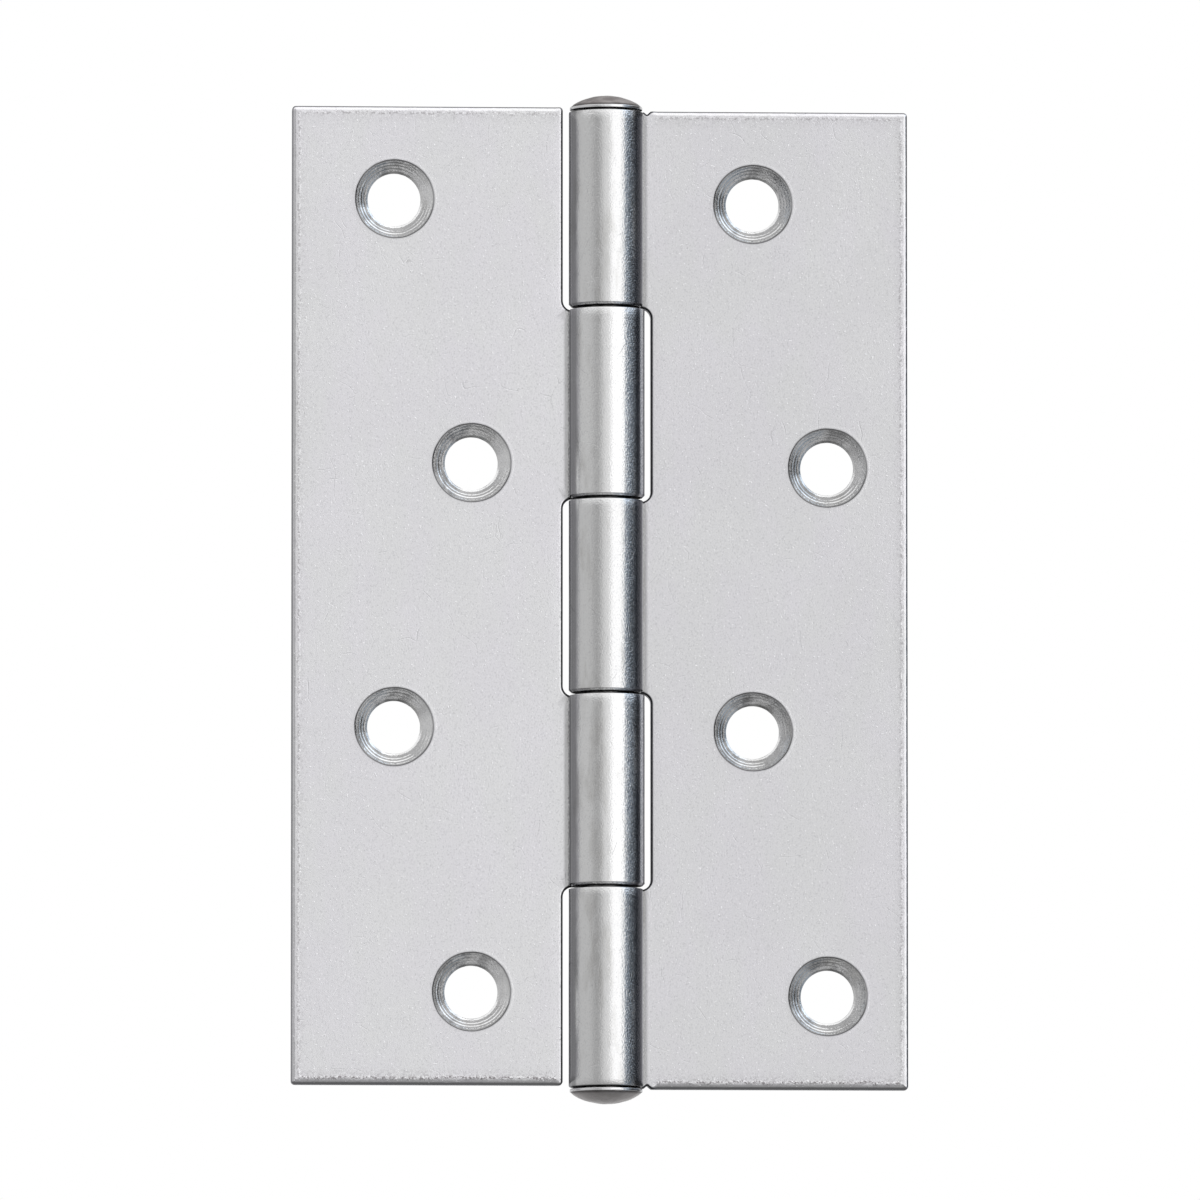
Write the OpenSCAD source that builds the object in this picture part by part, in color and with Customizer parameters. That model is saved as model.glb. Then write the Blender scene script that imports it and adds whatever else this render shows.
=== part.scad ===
// Pressed steel butt hinge: two leaves whose edges are rolled into five knuckles round one riveted pin.
// +Z runs up along the pin, +X across to the right leaf, and the countersunk faces look towards -Y.
// The origin is on the pin's axis, at mid-height of the right leaf.

/* [Leaves] */
// Height of each leaf, along the pin
leaf_h = 100; // [92:1:110]
// Reach of the left leaf, from the pin's axis to its free edge
left_leaf_w = 32; // [28:0.05:36]
// Reach of the right leaf, from the pin's axis to its free edge
right_leaf_w = 30.85; // [28:0.05:36]
// Thickness of the steel sheet
sheet_t = 1.5; // [1.2:0.1:1.7]
// Gap between the two leaves when the hinge is closed
closed_gap = 1.5; // [1.2:0.1:2]
// How much higher the left leaf sits than the right leaf
left_leaf_lift = 0.38; // [0:0.02:0.5]
// Radius of the leaves' outer corners
leaf_corner_r = 0.4; // [0.2:0.1:1.5]

/* [Knuckles] */
// Outer radius of the rolled knuckles
knuckle_r = 3.75; // [3.6:0.05:4.2]
// Gap between the ends of two neighbouring knuckles
knuckle_gap = 0.3; // [0.2:0.05:0.6]
// Height of the first gap from the top, above mid-height
gap_1_z = 29.65; // [28:0.05:31]
// Height of the second gap from the top, above mid-height
gap_2_z = 10.1; // [9:0.05:11]
// Height of the third gap from the top, above mid-height
gap_3_z = -9.8; // [-11:0.05:-9]
// Height of the fourth gap from the top, above mid-height
gap_4_z = -29.55; // [-31:0.05:-28]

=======

Task objective:
Set down the lines above as they stand, starting with the first line and ending with the line that contains "the right leaf.".

Solution to this task:
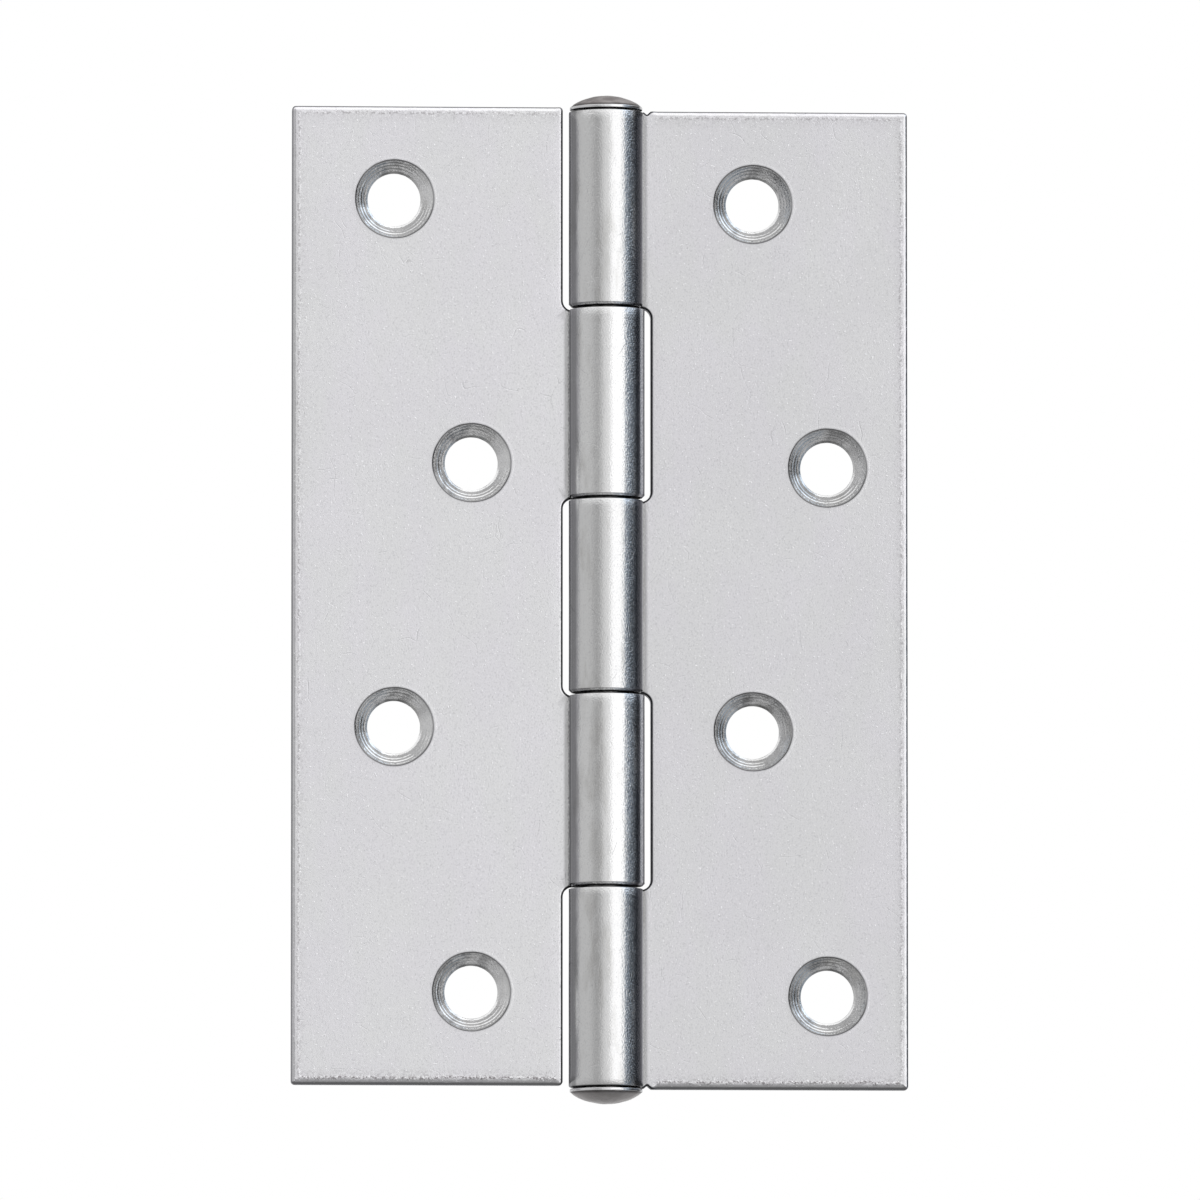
Write the OpenSCAD source that builds the object in this picture part by part, in color and with Customizer parameters. That model is saved as model.glb. Then write the Blender scene script that imports it and adds whatever else this render shows.
=== part.scad ===
// Pressed steel butt hinge: two leaves whose edges are rolled into five knuckles round one riveted pin.
// +Z runs up along the pin, +X across to the right leaf, and the countersunk faces look towards -Y.
// The origin is on the pin's axis, at mid-height of the right leaf.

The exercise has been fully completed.